For training I used Adam as the optimizer and MSELoss as the loss function. I also used 0.01 as the learning rate and ran for 50 epochs.

Sampled Images from Data Loader with Ground-Truth Points

Training Samples (before transformation)

Validation Samples (before transformation)

Training Samples (after transformations), ready to feed to network

Train and validation accuracy during the training process.

Training and Validation Errors

Prediction Results

Prediction of the Neural Network on a subset of the Training DataSet

Prediction of the Neural Network on a subset of the Validation DataSet

Where and why does it fail?

As we can see, the CNN mostly fails to correctly detect the nose tip of faces that are not straight, meaning that they are looking to the right or left.
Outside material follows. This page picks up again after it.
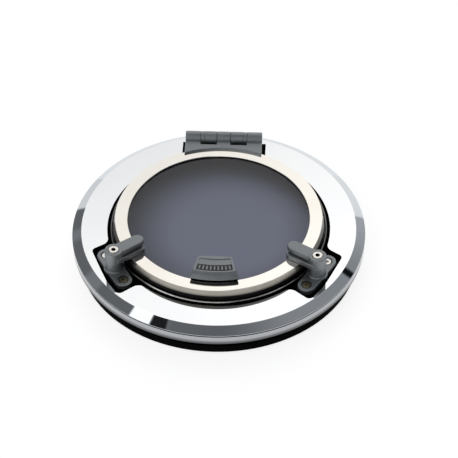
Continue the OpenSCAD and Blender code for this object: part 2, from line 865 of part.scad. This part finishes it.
module pull_tab_screws() {
    color(steel)
        for (s = [-1, 1])
            rotate([0, 0, -90 + s * tab_screw_angle]) translate([tab_screw_r, 0, lens_z - 2]) {
                cylinder(r = 3, h = 2);
                cylinder(r = tab_screw_shank_r, h = tab_lip_z + 2 - lens_z);
            }
}

// ---- both sides ----

module right_side() { at_pivot() children(); }
module left_side() { mirror([1, 0, 0]) at_pivot() children(); }

outer_ring();
outer_ring_screws();
hull_gasket();
frame_gasket();
spigot_tube();
main_frame();
trim_underlay();
trim_ring();
hinge_frame_leaf();
hinge_frame_screws();
hinge_pin();
hinge_spacers();
right_side() latch_base();  // latch_base_right
left_side() latch_base();  // latch_base_left
right_side() base_screws();  // base_screws_right
left_side() base_screws();  // base_screws_left
right_side() pivot_washer();  // pivot_washer_right
left_side() pivot_washer();  // pivot_washer_left
right_side() pivot_screw();  // pivot_screw_right
left_side() pivot_screw();  // pivot_screw_left
right_side() rotate([0, 0, -right_dog_turn]) dog();  // dog_right
left_side() rotate([0, 0, -left_dog_turn]) dog();  // dog_left
right_side() rotate([0, 0, -right_dog_turn]) dog_pad();  // dog_pad_right
left_side() rotate([0, 0, -left_dog_turn]) dog_pad();  // dog_pad_left
lid_ring();
lid_carrier();
carrier_screws();
lens();
lens_bedding();
lid_seal();
hinge_lid_leaf();
hinge_lid_screws();
hinge_bushes();
pull_tab();
pull_tab_insert();
pull_tab_pad();
pull_tab_screws();
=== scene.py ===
"""Round opening port hatch, lying on a pale floor with its inside face up."""

import json
import math

import bpy
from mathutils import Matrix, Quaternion, Vector


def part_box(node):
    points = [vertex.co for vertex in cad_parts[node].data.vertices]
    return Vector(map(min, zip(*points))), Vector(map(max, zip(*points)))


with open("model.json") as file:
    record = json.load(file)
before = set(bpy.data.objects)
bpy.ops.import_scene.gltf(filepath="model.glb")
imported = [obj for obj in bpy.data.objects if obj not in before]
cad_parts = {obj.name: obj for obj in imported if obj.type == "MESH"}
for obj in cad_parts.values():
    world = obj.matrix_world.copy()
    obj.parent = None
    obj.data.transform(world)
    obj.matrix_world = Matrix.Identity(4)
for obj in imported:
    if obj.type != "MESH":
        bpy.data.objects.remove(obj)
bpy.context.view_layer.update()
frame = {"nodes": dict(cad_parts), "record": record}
NODES = frame["nodes"]
MM = 0.001

# ---- places that the frame gives ----

TRIM_LOW, TRIM_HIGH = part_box("trim_ring")
LID_LOW, LID_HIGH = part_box("lid_ring")
TRIM_TOP = TRIM_HIGH.z
TRIM_RADIUS = TRIM_HIGH.x
LID_TOP = LID_HIGH.z
# The trim ring's bevel drops this far to its outer edge, and the collar stands this far outside the lid ring
BEVEL_DROP = 5.2 * MM
COLLAR_GAP = 0.8 * MM
BEVEL_LOW = TRIM_TOP - BEVEL_DROP
COLLAR_RADIUS = LID_HIGH.x + COLLAR_GAP
# Heights where the trim ring's look changes. The fold is a groove just under the bevel, above the skirt. The
# bevel, the fold and the skirt are painted darker than the flat as painted shade, and the skirt is darker
# still below SKIRT_FADE.
BEVEL_START = TRIM_TOP - 0.2 * MM
FOLD_TOP = BEVEL_LOW - 0.5 * MM
FOLD_FOOT = BEVEL_LOW - 2.15 * MM
SKIRT_FADE = TRIM_LOW.z + 3.25 * MM
# Heights where the lid ring's top ends and where the painted shade on its wall deepens
LID_EDGE = LID_TOP - 0.45 * MM
LID_FOOT = LID_LOW.z + 1.5 * MM
# The collar's painted highlight lies in front of this, along Y, and what is inside this radius is painted
# dark as painted shade under the lid
COLLAR_FRONT = -88.5 * MM
COLLAR_INSIDE = COLLAR_RADIUS - 0.7 * MM

# ---- camera ----

CAMERA_AZIMUTH = math.radians(3.2)
CAMERA_ELEVATION = math.radians(43.67)
CAMERA_ROLL = math.radians(-0.4)
CAMERA_DISTANCE = 2.2563
CAMERA_LENS = 173.3
CAMERA_SENSOR = 36
CAMERA_CLIP = (0.05, 20)
# How far the middle of the picture lies right of and above the middle of the trim ring's top
AIM_RIGHT = 10.5 * MM
AIM_UP = -2.91 * MM


def direction(azimuth, elevation):
    """Unit vector from the object. Azimuth is from the camera's side, -Y, towards +X, in radians."""
    flat = math.cos(elevation)
    return Vector((math.sin(azimuth) * flat, -math.cos(azimuth) * flat, math.sin(elevation)))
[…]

In contrast, the CNN is able to correctly detect the nose top of most faces that are looking straight to the camera. I think the CNN fails for faces that are not looking directly straight because there are not enought training example with non straight looking faces and I think the brightness and contrast is different for non straing looking faces.
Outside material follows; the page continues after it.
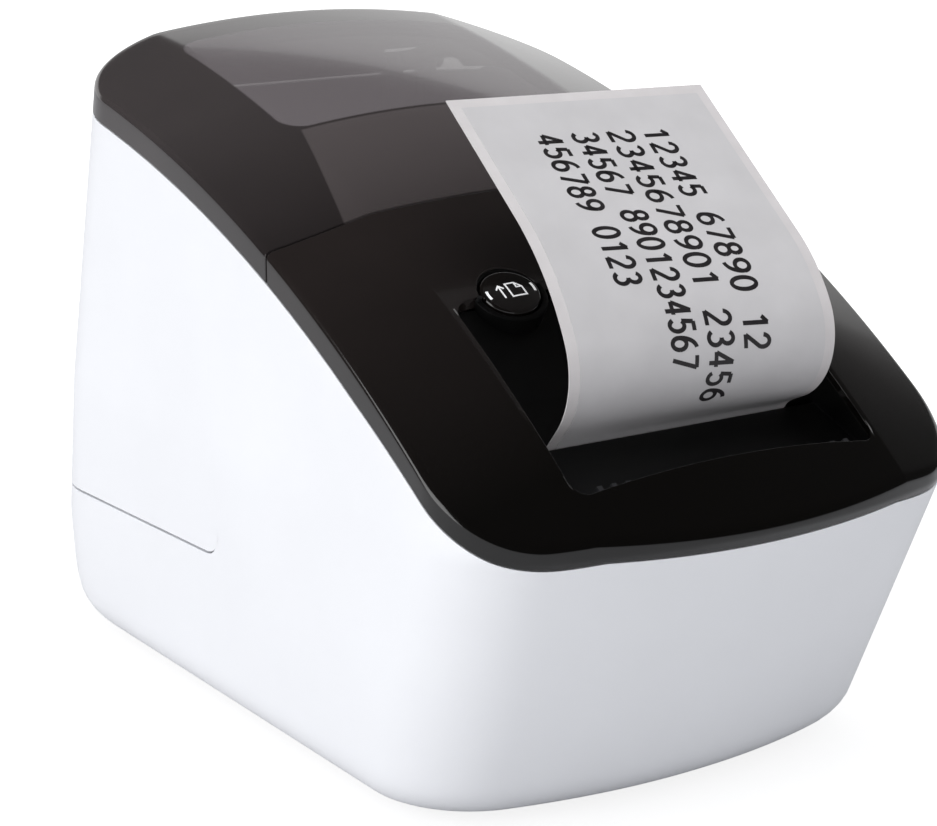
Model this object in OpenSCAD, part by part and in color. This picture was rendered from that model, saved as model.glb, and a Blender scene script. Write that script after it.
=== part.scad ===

Part 2: Full Facial Keypoints Detection

In this part I worked on detecting 58 facial keypoints of faces in the IMM Face Database. For this I first divided the dataset into training and validation sets. The training set had 192 images, while the validation set had 48 images. Then I defined a dataLoader that converted the images to grayscale and normalized them in the range -0.5 to 0.5. After that, I rescaled the images to be 240x180. Then, I defined a CNN to predict the location of the 58 facial keypoints. The architecture of the CNN was as follows:

nn.Conv2d(1, 32, 3, bias = False) followed by a ReLu and a max pool layer with kernel size 2.
nn.Conv2d(32, 26, 5)followed by a ReLu and a max pool layer with kernel size 2.
nn.Conv2d(26, 32, 3, bias = False)followed by a ReLu.
nn.Conv2d(32, 20, 3) followed by a ReLu.
nn.Conv2d(20, 32, 5, bias = False) followed by a ReLu and a max pool layer with kernel size 2.
nn.Conv2d(32, 12, 3, bias = False) followed by a ReLu and a max pool layer with kernel size 2.
nn.Linear(924, 200) followed by a ReLu
nn.Linear(200, 116, bias = False)

For training I used Adam as the optimizer and MSELoss as the loss function. I also used 0.001 as the learning rate and ran for 50 epochs. Similarly, for data augmentation, I performed 80 rotations and shifts of images selected randomly and added this to the training and validation sets. I used 2/3 of the generated shifts and rotations as training and the remaining 1/3 as validation. Each rotation angle was selected randomly in the range [-15. 15] degrees and each shift was selected randomly in the range [-50, 50] pixels of the original 640x480 image. Half of the shifts were horizontal and the other half were vertical. Please see images below for a visualization.

Sampled Images from Data Loader with Ground-Truth Points

Training Augmented Samples

Training Validation Samples

Horizontally shifted sample

Rotated sample

Training and validation loss across iterations

Training and Validation Errors

Prediction of the Neural Network on a subset of the Training DataSet

Prediction of the Neural Network on a subset of the Validation DataSet

Where and why does it fail?

As we can see, the CNN mostly fails to correctly detect the facial keypoints of faces that are not straight, meaning that they are looking to the right or left. In contrast, the CNN is able to correctly detect the facial keypoints of faces that are looking straight to the camera. I think the CNN fails for faces that are not looking directly straight because there are not enought training example with non straight looking faces and I think the brightness and contrast is different for non straing looking faces. This is the same reason as the nose tip detection failures.

Learned Filters

Convolutional Filters Layer 1

Convolutional Filters Layer 2

Convolutional Filters Layer 3

Convolutional Filters Layer 4

Convolutional Filters Layer 5

Convolutional Filters Layer 6

Part 3: Train With Larger Dataset

In this part, I worked on training a CNN to detect 68 facial keypoints of a dataset of 6666 images. As you can see in the image below and in the code, I was able to get all the transformations (cropping, rescaling) and data augmentation working. I was also able to succesfully modify the RestNet Architecture. Below you can see the results:

RestNet18 Architecture: I used the default architecture, except, I changed the first convultional layer and last fully connected layer as detailed below:

First Convolutional Layer: nn.Conv2d(1, 64, kernel_size=(7, 7), stride=(2, 2), padding=(3, 3), bias=False)
Last Fully Connected Layer: nn.Linear(in_features=512, out_features=136, bias=True)
Training Hyperparameters: learning rate was 0.001 and the number of epochs was 10. I used a batch size of 4 and I used Adam as the optimizer.

Sampled Images from Data Loader with Ground-Truth Points

Training Samples (Transformed: grayscale, cropped, and rescaled)

Training and validation loss across iterations

Training Errors across iterations. I forgot to divide the dataset into training and validation, thus what you see here is the training error (entire dataset of 6666 images).

Although I was fully able to train the network (please look at the code) I could not test it on the test dataset due to time contraints. I also was not able to submit my prediction to Kaggle, thus, I am not reporting a score here.